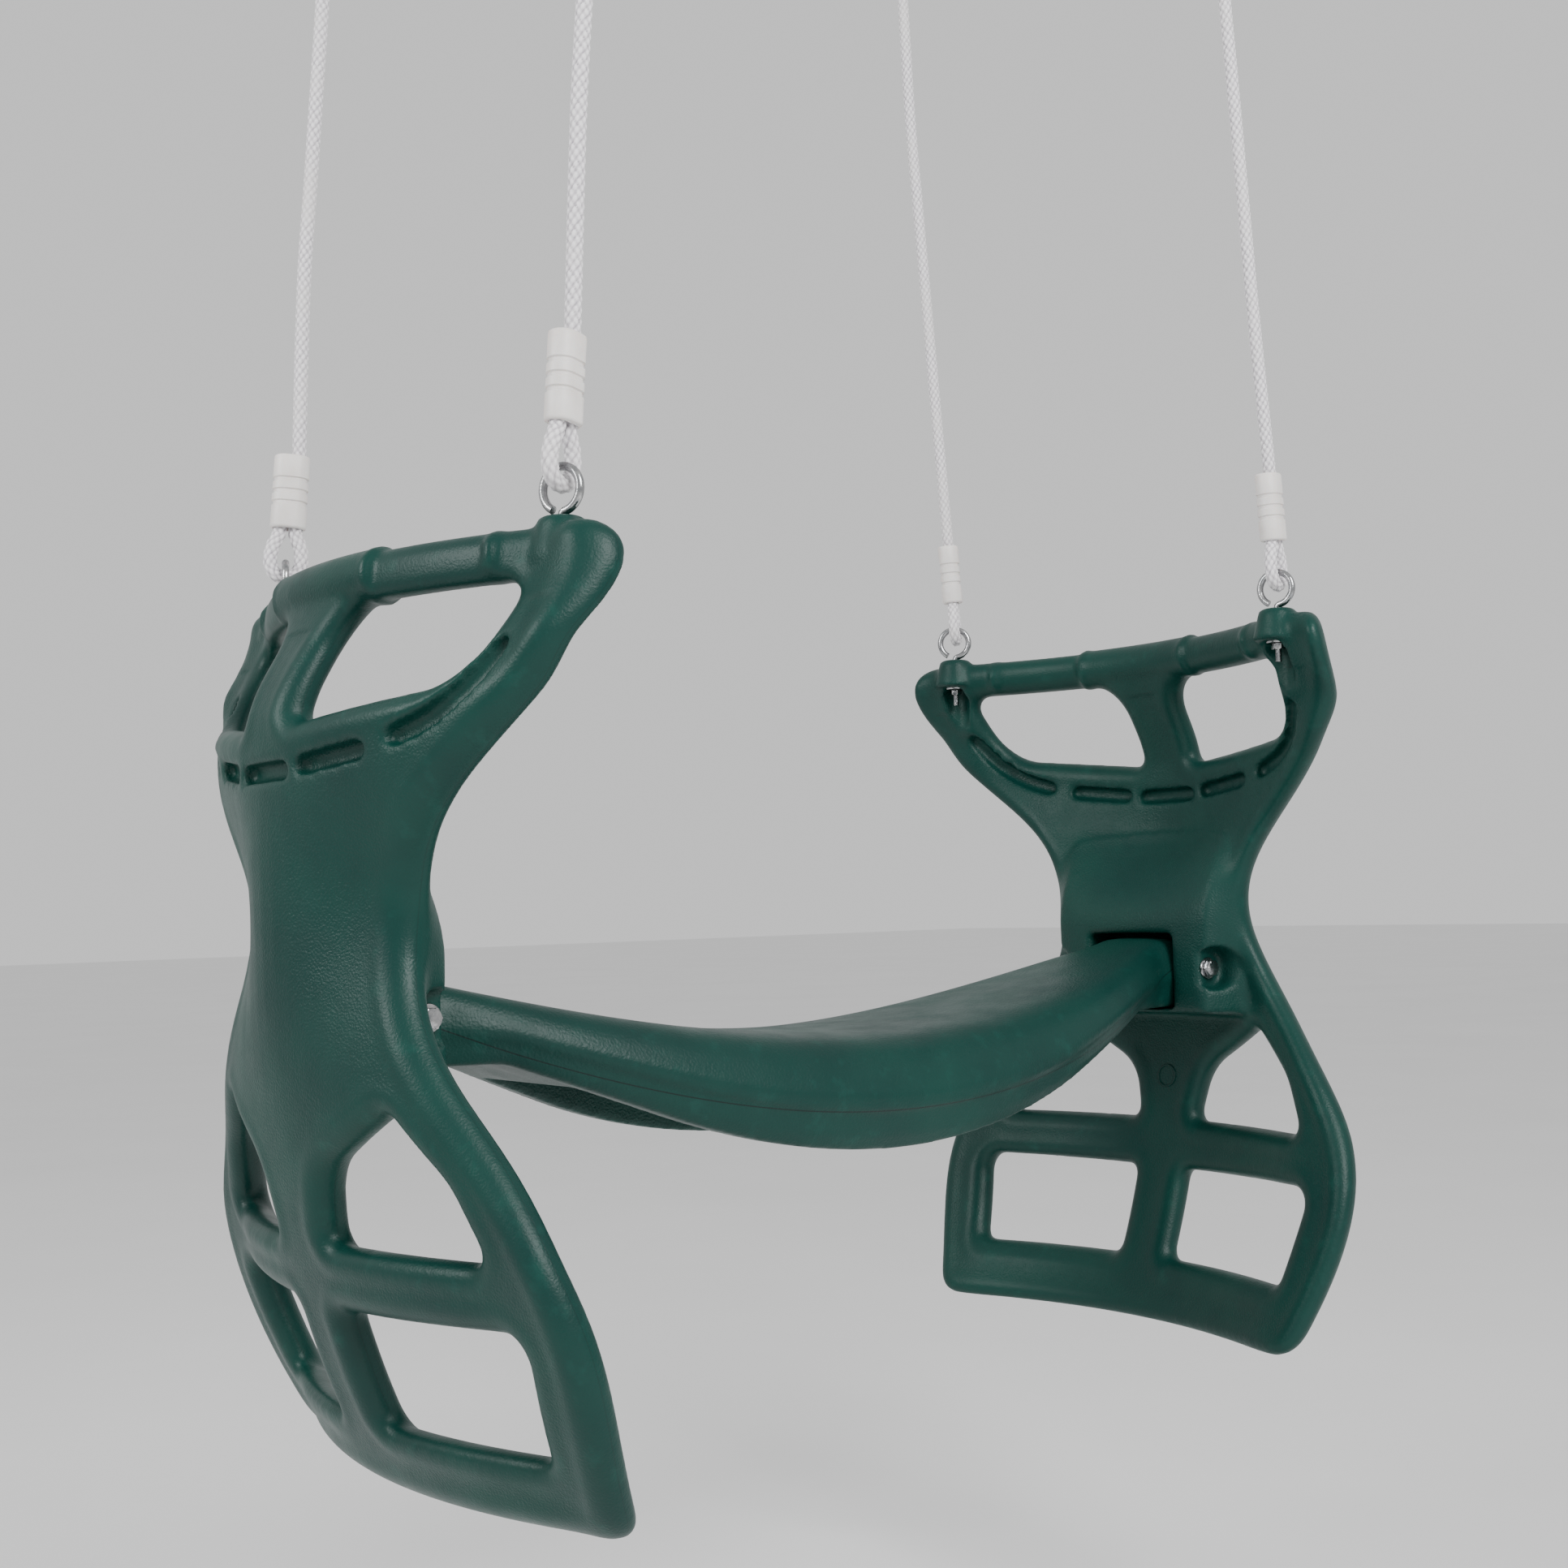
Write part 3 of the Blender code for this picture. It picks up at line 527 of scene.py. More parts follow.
def sleeve_plastic():
    finish = Finish("sleeve_white_plastic")
    patches = finish.group(CLOUDS, "Mask", Scale=45.0, From=0.35, To=0.7)
    finish.feed(finish.blend(patches, SLEEVE_PALE, SLEEVE_AGED), "Base Color")
    gloss = finish.group(CLOUDS, "Mask", Scale=160.0, From=0.3, To=0.7)
    finish.feed(finish.ramp(gloss, 0.38, 0.52), "Roughness")
    finish.shader.inputs["Subsurface Weight"].default_value = 0.08
    finish.bump(finish.group(PEBBLES, "Height", Scale=1400.0), 0.00008)
    return finish.material


rope_white = braided_white()
sleeve_white = sleeve_plastic()
print("materials:", rope_white.name, sleeve_white.name)

# %% [markdown]
# ## Braid
# A braid is two families of strands that wind opposite ways and pass over and under each other.
# Numbering the strands of both families by a and b turns the surface into diamonds. On every other
# diamond one family is on top, and its strand is a rounded ridge that dips where it goes under.

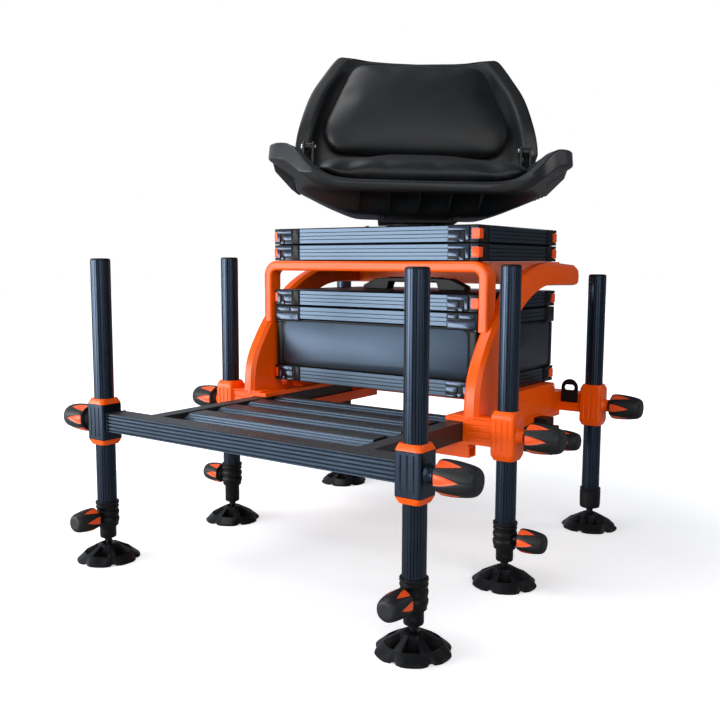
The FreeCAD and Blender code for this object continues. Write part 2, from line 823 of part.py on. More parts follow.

=======

» What this task involves: The full set of records should be duplicated exactly.

» Complete answer:
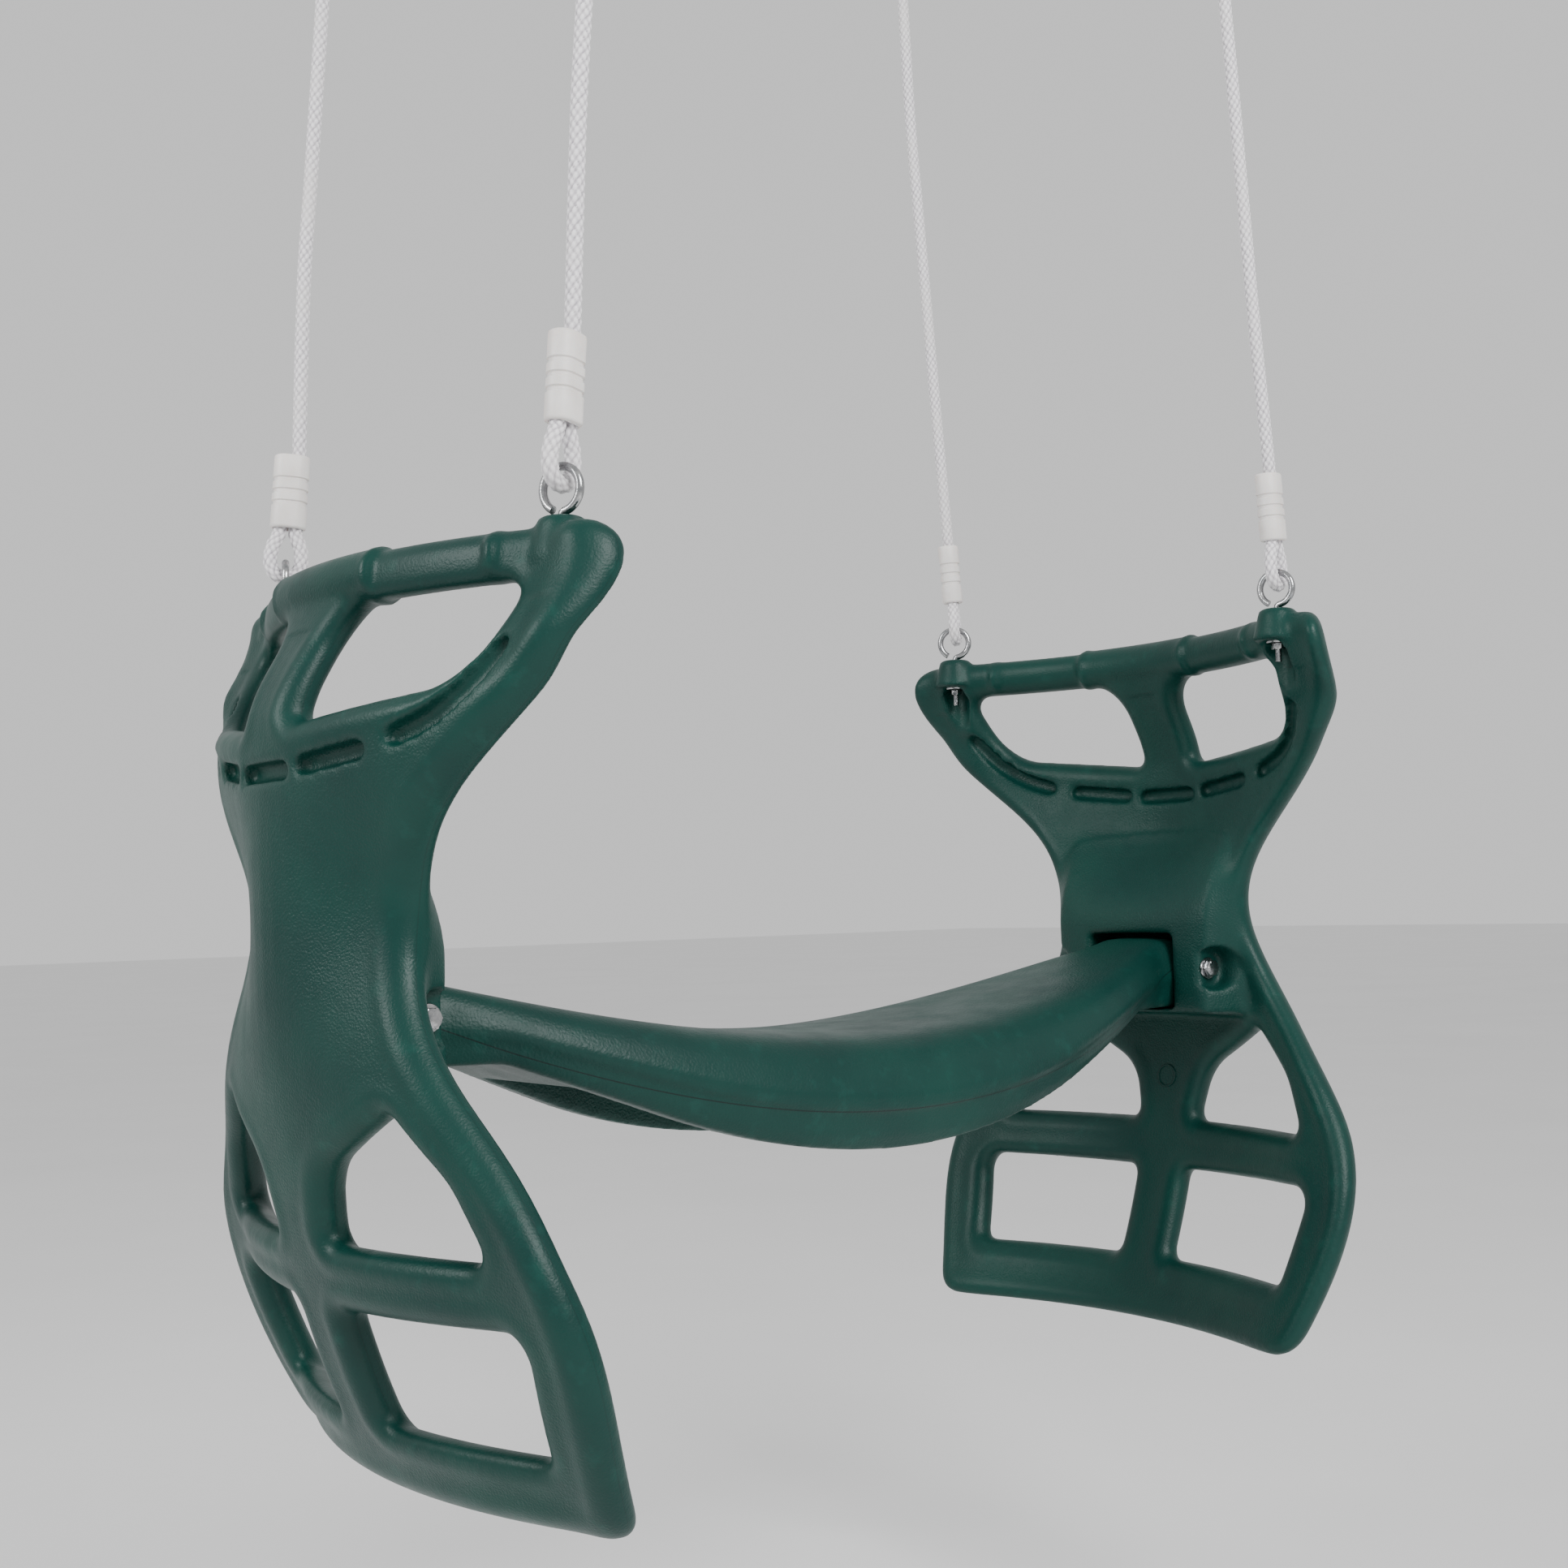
Write part 3 of the Blender code for this picture. It picks up at line 527 of scene.py. More parts follow.
def sleeve_plastic():
    finish = Finish("sleeve_white_plastic")
    patches = finish.group(CLOUDS, "Mask", Scale=45.0, From=0.35, To=0.7)
    finish.feed(finish.blend(patches, SLEEVE_PALE, SLEEVE_AGED), "Base Color")
    gloss = finish.group(CLOUDS, "Mask", Scale=160.0, From=0.3, To=0.7)
    finish.feed(finish.ramp(gloss, 0.38, 0.52), "Roughness")
    finish.shader.inputs["Subsurface Weight"].default_value = 0.08
    finish.bump(finish.group(PEBBLES, "Height", Scale=1400.0), 0.00008)
    return finish.material


rope_white = braided_white()
sleeve_white = sleeve_plastic()
print("materials:", rope_white.name, sleeve_white.name)

# %% [markdown]
# ## Braid
# A braid is two families of strands that wind opposite ways and pass over and under each other.
# Numbering the strands of both families by a and b turns the surface into diamonds. On every other
# diamond one family is on top, and its strand is a rounded ridge that dips where it goes under.

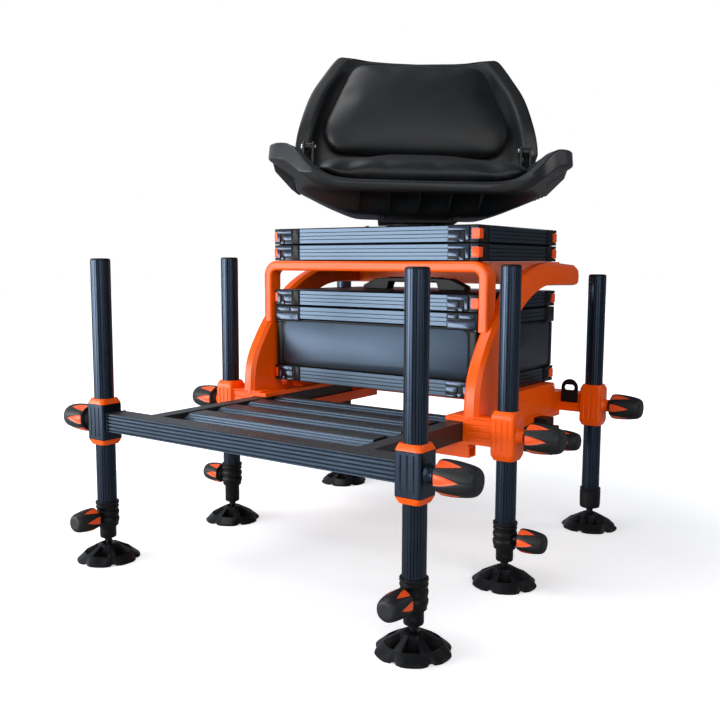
The FreeCAD and Blender code for this object continues. Write part 2, from line 823 of part.py on. More parts follow.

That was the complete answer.